EXERCISE DETAILS: Only the lines from the start of the data through the one containing "# and mirrored to the left." belong in your answer; return them exactly.

INPUT RECORDS:
::::::::

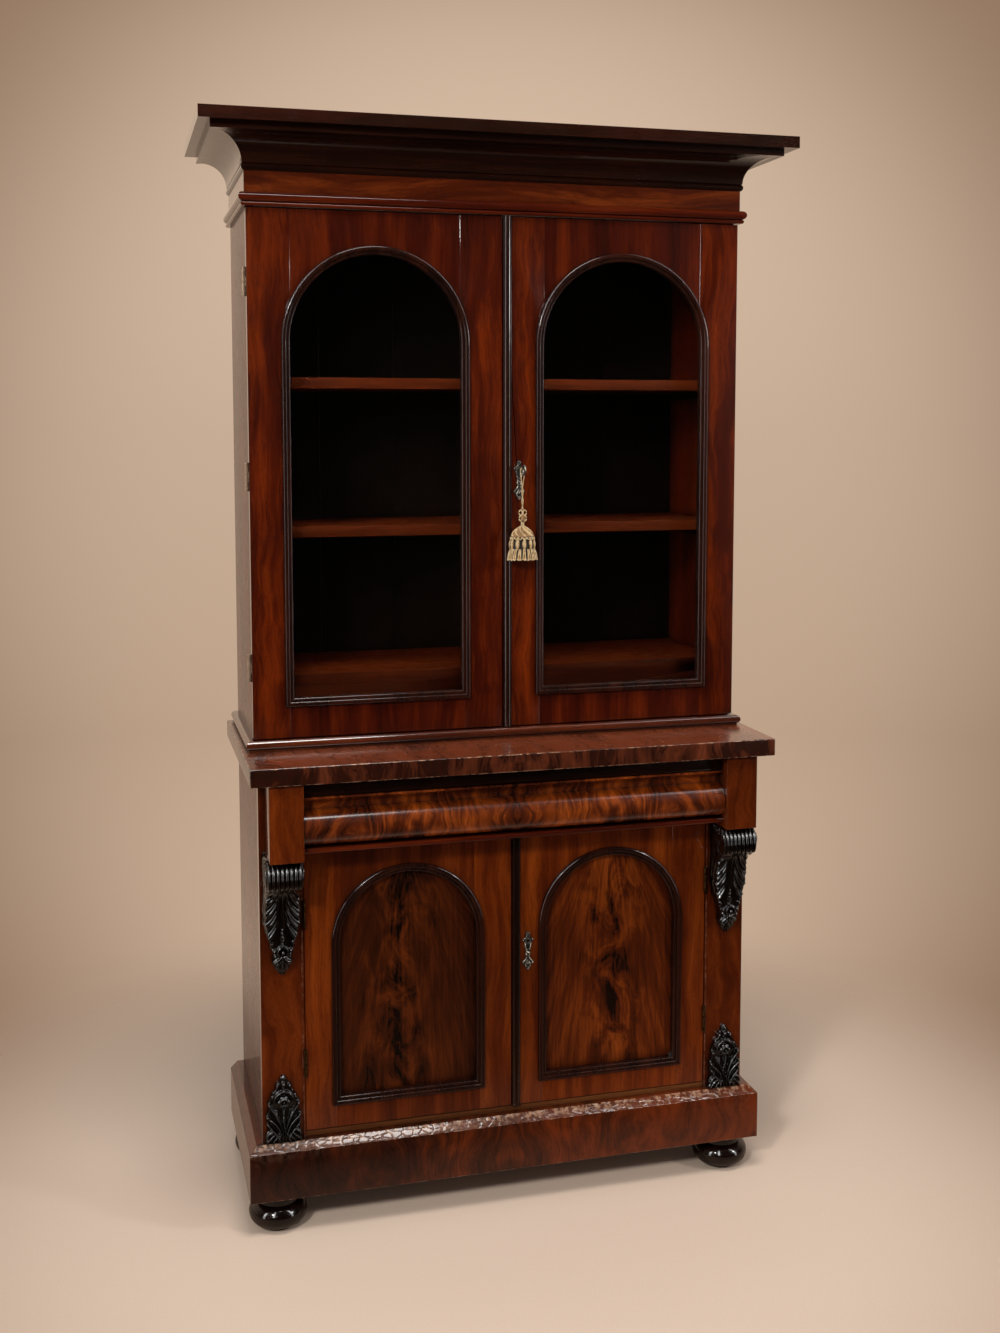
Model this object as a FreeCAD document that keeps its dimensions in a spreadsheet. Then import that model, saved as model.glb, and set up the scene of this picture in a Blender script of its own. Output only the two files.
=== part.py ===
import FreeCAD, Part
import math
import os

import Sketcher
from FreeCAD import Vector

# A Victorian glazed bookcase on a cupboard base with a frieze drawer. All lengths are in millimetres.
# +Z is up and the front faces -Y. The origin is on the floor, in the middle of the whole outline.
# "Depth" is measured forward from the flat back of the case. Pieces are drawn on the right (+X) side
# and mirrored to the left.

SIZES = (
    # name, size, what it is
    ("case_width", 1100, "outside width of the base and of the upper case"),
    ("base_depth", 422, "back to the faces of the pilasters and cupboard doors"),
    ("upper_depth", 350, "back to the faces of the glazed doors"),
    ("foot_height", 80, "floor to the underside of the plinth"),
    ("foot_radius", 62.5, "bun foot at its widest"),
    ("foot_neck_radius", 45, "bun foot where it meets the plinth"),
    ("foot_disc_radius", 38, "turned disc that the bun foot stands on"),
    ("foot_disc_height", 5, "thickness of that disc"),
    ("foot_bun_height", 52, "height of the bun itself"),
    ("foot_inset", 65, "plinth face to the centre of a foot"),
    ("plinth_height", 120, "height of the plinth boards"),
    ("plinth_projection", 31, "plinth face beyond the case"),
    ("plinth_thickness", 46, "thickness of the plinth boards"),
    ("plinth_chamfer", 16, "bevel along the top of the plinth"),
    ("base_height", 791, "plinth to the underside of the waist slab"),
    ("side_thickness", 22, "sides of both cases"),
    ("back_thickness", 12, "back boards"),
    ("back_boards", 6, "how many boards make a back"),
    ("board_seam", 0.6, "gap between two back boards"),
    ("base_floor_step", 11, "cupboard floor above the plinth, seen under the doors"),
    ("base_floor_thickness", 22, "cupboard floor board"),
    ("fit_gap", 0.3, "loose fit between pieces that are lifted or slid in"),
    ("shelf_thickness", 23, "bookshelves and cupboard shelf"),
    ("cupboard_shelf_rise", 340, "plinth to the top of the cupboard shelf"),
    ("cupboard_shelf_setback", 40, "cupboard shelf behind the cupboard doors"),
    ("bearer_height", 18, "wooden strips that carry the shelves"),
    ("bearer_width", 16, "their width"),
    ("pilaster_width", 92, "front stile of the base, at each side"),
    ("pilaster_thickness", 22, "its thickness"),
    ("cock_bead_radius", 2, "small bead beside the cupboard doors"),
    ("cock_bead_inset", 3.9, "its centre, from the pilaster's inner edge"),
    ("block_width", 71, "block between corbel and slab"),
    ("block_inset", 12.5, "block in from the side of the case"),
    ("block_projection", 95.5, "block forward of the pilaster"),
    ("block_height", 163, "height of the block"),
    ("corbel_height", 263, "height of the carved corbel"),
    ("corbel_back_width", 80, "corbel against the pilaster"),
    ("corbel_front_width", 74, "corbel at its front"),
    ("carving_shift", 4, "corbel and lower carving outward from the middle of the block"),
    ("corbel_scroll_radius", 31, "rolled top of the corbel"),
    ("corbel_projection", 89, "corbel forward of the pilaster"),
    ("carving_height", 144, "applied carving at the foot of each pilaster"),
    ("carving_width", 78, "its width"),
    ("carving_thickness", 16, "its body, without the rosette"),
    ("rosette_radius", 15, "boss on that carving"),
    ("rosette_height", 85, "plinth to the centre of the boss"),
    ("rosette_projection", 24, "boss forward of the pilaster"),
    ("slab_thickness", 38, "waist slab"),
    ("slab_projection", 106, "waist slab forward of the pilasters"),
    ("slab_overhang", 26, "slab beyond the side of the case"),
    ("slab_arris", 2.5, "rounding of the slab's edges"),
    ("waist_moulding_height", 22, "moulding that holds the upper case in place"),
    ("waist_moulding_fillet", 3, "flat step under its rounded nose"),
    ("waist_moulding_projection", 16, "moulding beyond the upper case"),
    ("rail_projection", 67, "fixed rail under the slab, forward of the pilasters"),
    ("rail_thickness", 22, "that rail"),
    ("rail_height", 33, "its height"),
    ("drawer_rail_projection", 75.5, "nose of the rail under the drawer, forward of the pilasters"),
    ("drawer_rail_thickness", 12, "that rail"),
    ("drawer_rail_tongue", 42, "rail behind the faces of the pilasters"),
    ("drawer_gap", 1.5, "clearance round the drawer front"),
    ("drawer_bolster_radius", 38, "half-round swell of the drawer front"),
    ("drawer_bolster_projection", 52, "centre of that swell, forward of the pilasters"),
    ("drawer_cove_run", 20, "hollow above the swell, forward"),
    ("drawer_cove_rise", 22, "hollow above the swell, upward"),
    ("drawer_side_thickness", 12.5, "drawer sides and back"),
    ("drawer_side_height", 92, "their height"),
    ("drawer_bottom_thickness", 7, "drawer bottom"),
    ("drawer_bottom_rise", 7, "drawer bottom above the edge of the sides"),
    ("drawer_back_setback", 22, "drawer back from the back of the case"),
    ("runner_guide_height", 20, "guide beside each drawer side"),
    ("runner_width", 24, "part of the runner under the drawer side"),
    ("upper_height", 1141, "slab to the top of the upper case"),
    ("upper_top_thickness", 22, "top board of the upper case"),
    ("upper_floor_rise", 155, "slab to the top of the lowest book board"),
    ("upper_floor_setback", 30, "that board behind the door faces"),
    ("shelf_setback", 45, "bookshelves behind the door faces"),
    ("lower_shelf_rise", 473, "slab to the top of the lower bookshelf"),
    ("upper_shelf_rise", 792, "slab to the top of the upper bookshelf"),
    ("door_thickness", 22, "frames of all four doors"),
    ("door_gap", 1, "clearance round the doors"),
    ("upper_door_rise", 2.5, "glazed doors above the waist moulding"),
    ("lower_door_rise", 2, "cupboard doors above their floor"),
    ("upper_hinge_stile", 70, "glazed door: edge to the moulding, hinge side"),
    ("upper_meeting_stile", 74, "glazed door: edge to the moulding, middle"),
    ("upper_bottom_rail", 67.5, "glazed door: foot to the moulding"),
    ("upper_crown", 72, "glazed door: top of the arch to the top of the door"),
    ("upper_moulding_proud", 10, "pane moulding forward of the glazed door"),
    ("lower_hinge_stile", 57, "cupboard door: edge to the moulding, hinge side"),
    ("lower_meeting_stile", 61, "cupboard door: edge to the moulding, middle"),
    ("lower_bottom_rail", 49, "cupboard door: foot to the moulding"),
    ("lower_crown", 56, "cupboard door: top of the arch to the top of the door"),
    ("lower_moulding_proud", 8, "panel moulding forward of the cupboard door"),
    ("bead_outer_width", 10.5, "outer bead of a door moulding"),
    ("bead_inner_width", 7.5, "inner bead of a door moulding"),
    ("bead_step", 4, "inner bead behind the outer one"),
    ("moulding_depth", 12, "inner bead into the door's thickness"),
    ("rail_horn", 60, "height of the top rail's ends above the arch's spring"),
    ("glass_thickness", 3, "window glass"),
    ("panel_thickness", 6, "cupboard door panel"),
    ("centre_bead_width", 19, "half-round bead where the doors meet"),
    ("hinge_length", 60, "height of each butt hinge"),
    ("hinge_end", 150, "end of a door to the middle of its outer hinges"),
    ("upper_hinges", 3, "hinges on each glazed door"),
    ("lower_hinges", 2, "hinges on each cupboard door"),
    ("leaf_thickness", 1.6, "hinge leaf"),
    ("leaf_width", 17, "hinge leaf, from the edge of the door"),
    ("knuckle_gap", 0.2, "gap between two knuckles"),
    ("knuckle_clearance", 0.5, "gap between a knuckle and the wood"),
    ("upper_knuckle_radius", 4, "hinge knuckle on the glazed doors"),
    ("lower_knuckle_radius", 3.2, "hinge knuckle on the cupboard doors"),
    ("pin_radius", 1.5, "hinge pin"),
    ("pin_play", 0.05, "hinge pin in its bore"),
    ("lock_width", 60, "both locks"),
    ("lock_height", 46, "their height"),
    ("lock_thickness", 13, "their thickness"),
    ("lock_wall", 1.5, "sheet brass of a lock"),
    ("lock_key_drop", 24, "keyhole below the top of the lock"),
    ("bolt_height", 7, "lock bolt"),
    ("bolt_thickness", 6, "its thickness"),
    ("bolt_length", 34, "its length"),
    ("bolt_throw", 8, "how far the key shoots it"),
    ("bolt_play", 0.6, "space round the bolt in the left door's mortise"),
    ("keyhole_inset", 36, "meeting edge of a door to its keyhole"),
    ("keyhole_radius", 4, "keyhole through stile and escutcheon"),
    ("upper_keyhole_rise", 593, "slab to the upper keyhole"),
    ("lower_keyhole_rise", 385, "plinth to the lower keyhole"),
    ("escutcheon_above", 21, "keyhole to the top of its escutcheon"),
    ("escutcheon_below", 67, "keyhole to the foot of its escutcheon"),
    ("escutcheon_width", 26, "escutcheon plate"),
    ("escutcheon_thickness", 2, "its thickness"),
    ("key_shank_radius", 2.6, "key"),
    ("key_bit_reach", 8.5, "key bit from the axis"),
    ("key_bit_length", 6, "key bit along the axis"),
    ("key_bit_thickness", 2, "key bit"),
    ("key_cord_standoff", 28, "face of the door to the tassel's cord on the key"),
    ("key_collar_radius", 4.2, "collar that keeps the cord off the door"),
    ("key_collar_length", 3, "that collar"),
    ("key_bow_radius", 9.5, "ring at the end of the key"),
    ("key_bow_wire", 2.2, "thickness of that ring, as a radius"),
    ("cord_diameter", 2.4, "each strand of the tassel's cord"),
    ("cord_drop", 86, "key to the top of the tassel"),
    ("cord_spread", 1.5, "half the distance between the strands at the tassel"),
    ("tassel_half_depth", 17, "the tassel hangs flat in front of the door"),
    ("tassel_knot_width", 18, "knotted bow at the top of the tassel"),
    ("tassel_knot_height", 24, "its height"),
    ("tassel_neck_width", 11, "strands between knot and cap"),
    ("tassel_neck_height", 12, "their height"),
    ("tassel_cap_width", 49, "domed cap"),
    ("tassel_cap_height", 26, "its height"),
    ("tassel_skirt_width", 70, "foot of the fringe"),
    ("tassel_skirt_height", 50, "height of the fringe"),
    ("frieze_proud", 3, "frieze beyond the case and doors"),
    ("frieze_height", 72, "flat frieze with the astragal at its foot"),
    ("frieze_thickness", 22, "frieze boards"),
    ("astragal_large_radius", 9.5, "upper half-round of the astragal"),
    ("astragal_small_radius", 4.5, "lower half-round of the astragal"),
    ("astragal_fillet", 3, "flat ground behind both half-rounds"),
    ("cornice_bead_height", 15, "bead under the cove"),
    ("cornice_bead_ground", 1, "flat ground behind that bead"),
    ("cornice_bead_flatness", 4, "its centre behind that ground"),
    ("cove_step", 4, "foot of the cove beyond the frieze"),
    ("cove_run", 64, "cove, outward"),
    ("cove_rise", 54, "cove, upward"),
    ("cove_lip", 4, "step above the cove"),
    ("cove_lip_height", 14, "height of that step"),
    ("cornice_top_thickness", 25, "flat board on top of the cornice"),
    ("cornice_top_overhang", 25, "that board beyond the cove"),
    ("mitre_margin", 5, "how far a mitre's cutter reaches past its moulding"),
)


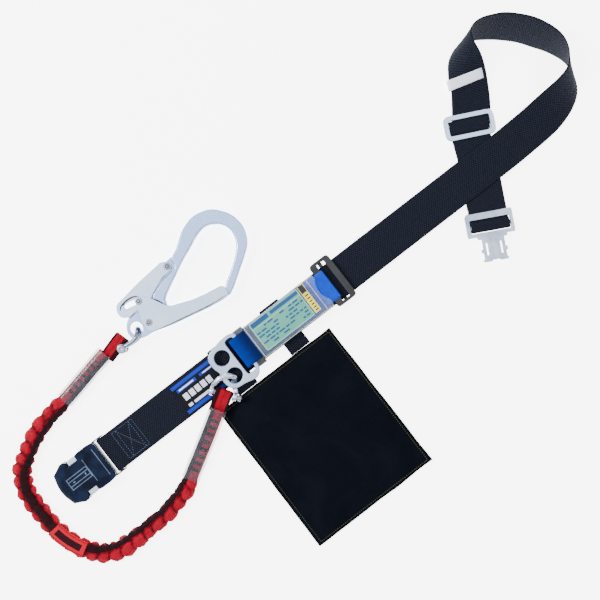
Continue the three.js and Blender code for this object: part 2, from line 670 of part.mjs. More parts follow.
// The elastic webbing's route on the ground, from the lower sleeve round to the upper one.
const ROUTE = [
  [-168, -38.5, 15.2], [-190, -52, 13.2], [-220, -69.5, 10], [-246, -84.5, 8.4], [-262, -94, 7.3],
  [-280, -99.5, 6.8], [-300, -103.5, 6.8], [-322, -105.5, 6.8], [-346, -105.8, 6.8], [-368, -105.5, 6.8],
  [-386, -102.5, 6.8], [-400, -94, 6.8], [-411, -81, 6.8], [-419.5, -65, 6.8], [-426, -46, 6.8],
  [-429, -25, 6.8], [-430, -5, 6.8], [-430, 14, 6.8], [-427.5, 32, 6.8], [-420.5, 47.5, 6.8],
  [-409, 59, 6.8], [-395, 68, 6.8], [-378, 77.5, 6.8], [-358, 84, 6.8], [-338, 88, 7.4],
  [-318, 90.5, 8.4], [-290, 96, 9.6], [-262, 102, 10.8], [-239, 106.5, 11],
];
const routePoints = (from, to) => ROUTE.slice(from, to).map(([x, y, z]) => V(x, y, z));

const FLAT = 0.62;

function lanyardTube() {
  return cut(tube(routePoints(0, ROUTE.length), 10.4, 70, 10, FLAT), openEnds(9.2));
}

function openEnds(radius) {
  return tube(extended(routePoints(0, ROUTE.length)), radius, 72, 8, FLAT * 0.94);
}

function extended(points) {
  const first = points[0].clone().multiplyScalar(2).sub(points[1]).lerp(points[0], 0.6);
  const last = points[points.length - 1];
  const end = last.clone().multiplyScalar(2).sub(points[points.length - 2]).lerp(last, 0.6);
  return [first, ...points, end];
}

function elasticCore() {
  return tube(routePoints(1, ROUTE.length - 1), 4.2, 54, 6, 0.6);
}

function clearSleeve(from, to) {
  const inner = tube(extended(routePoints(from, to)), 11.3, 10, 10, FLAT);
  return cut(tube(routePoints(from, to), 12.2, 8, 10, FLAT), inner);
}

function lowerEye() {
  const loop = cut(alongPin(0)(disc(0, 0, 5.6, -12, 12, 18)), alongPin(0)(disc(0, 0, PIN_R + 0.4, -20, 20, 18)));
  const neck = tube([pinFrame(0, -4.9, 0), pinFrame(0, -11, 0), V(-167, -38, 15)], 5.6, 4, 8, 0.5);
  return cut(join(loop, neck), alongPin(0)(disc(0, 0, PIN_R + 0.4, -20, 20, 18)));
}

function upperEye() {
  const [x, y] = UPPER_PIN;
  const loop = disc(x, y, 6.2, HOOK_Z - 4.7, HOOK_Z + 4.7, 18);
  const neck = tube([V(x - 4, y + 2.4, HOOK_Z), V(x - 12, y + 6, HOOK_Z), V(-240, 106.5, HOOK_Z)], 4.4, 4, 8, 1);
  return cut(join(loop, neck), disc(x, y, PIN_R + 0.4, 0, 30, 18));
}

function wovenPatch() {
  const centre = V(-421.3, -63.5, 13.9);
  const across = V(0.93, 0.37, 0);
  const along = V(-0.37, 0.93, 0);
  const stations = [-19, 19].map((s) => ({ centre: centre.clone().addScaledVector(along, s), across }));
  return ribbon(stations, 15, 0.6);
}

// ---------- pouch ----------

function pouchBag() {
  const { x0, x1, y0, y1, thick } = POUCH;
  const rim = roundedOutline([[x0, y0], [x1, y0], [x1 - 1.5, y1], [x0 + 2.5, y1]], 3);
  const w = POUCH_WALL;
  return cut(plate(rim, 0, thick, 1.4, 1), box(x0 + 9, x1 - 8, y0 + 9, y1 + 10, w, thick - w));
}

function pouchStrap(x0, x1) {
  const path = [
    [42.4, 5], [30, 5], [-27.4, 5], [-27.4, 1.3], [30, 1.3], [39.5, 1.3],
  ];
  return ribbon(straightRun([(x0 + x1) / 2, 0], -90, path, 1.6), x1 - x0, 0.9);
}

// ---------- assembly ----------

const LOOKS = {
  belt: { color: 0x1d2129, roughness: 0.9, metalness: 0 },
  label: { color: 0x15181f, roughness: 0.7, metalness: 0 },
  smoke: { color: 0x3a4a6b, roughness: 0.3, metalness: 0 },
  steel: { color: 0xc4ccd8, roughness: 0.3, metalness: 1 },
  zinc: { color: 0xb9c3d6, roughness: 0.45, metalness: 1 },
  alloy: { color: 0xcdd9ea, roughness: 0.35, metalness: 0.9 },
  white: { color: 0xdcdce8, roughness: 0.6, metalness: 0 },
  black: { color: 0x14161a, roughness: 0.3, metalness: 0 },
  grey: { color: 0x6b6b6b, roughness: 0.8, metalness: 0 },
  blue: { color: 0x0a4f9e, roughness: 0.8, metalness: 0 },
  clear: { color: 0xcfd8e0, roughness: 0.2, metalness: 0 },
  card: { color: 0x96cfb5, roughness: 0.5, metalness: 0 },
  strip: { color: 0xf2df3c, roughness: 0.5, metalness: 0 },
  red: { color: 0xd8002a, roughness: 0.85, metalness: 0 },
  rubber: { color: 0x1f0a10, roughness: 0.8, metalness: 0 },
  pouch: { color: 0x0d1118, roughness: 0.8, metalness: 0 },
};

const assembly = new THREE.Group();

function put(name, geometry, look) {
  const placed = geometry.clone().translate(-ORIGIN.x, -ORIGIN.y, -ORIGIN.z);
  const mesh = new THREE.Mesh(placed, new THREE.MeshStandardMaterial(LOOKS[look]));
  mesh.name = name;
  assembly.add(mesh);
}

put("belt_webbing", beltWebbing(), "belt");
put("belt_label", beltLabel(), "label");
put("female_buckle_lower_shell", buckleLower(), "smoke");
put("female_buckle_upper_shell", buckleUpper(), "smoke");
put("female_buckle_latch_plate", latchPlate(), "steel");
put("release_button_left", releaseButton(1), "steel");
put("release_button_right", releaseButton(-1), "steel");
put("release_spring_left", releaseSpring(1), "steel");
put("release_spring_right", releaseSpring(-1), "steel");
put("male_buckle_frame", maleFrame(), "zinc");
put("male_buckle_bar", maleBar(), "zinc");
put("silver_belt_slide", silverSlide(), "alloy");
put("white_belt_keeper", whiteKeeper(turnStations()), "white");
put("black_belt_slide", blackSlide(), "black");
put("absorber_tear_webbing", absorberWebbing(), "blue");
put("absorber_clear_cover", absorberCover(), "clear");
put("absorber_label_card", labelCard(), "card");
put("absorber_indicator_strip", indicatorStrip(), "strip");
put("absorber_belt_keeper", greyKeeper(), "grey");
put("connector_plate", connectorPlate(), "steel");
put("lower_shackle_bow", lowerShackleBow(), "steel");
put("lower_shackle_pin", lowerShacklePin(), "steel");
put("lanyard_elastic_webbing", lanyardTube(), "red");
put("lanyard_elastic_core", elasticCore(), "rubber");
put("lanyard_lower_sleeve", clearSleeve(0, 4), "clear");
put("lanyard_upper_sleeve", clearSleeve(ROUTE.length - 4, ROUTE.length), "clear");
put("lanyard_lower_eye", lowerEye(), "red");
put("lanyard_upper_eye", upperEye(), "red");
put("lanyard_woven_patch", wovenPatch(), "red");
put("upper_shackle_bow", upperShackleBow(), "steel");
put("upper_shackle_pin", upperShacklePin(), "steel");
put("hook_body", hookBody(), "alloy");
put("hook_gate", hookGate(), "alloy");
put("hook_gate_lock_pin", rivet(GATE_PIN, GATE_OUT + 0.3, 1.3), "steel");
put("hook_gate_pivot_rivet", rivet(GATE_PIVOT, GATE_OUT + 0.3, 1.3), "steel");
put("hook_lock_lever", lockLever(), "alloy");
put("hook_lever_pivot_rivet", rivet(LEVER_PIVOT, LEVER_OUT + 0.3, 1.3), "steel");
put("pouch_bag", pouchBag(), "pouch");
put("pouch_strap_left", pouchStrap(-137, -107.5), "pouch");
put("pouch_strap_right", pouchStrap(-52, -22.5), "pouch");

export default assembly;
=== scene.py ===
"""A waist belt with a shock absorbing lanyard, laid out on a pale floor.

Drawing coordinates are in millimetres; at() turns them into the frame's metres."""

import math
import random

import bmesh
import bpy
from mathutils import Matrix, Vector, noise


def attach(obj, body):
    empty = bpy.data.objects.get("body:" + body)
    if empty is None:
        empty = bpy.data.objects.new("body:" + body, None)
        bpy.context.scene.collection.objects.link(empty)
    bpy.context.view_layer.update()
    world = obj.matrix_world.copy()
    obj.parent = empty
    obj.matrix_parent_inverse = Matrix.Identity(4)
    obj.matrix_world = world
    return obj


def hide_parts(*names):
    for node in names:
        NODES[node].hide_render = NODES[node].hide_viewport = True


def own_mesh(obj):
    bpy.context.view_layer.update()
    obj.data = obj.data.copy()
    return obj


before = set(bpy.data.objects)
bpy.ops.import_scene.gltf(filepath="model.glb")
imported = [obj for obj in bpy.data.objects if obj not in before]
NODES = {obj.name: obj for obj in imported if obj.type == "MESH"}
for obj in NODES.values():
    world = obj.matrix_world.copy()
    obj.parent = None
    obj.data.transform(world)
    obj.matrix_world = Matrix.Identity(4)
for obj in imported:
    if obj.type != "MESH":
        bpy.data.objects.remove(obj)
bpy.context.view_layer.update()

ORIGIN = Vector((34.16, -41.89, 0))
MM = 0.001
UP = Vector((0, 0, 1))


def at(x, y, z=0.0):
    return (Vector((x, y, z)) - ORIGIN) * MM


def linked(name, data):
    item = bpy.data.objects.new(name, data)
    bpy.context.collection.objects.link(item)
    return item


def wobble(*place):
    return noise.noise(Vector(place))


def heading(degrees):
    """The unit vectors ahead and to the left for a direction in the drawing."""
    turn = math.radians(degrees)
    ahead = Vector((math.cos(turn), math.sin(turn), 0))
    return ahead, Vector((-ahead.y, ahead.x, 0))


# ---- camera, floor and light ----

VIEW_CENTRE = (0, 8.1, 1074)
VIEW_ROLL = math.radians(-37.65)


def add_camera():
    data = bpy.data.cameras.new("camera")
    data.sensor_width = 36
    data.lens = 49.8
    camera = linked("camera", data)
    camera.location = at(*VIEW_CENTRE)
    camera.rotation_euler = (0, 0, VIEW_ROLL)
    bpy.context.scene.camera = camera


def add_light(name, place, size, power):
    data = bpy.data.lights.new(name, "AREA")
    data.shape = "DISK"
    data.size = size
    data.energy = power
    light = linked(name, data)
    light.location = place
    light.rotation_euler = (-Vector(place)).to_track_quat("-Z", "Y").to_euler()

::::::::

THE REPLY:
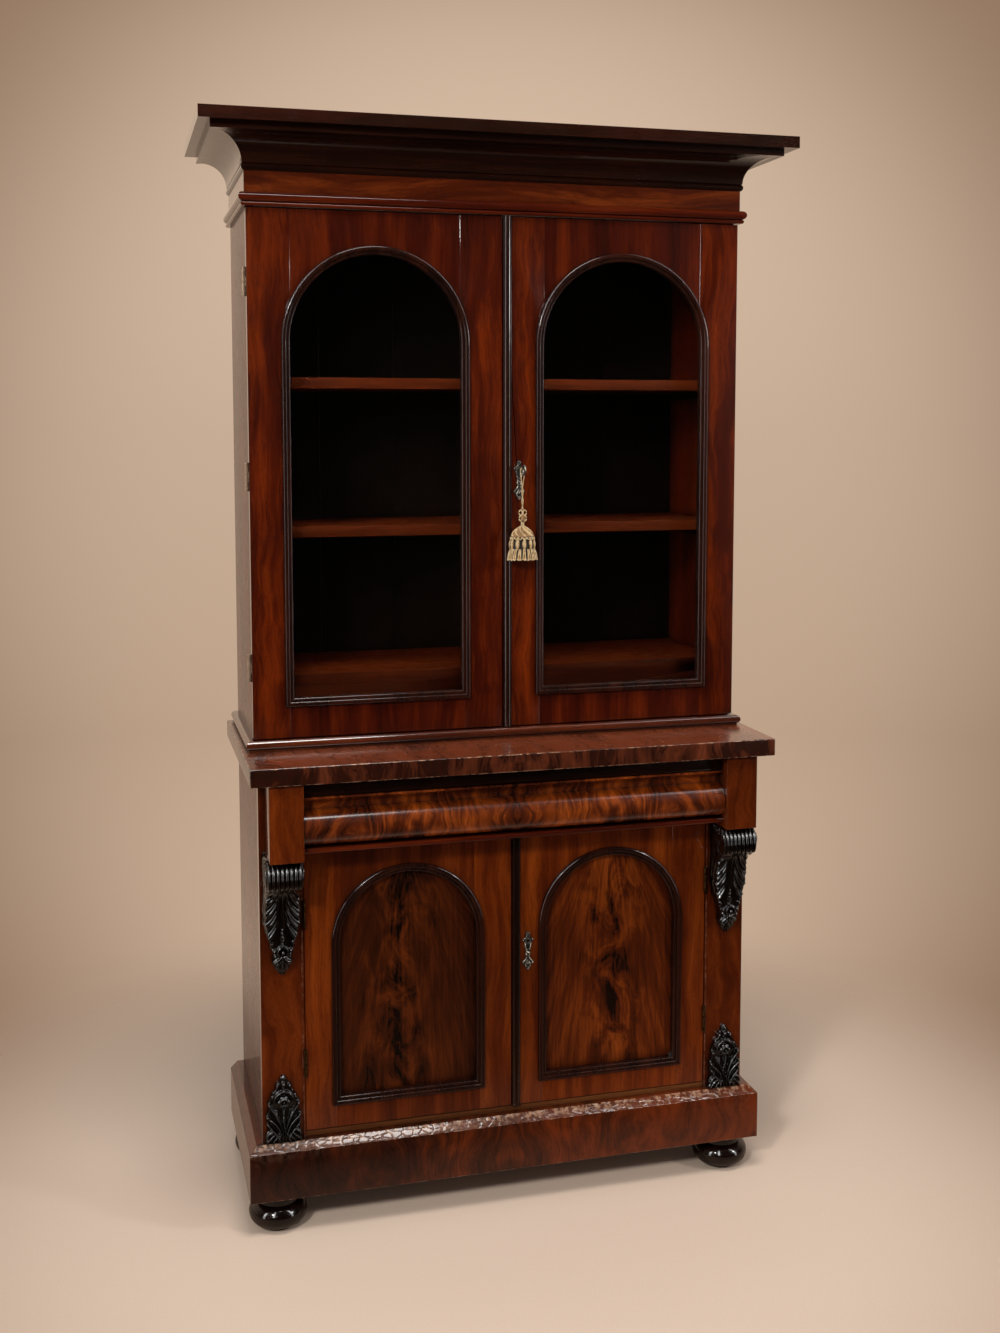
Model this object as a FreeCAD document that keeps its dimensions in a spreadsheet. Then import that model, saved as model.glb, and set up the scene of this picture in a Blender script of its own. Output only the two files.
=== part.py ===
import FreeCAD, Part
import math
import os

import Sketcher
from FreeCAD import Vector

# A Victorian glazed bookcase on a cupboard base with a frieze drawer. All lengths are in millimetres.
# +Z is up and the front faces -Y. The origin is on the floor, in the middle of the whole outline.
# "Depth" is measured forward from the flat back of the case. Pieces are drawn on the right (+X) side
# and mirrored to the left.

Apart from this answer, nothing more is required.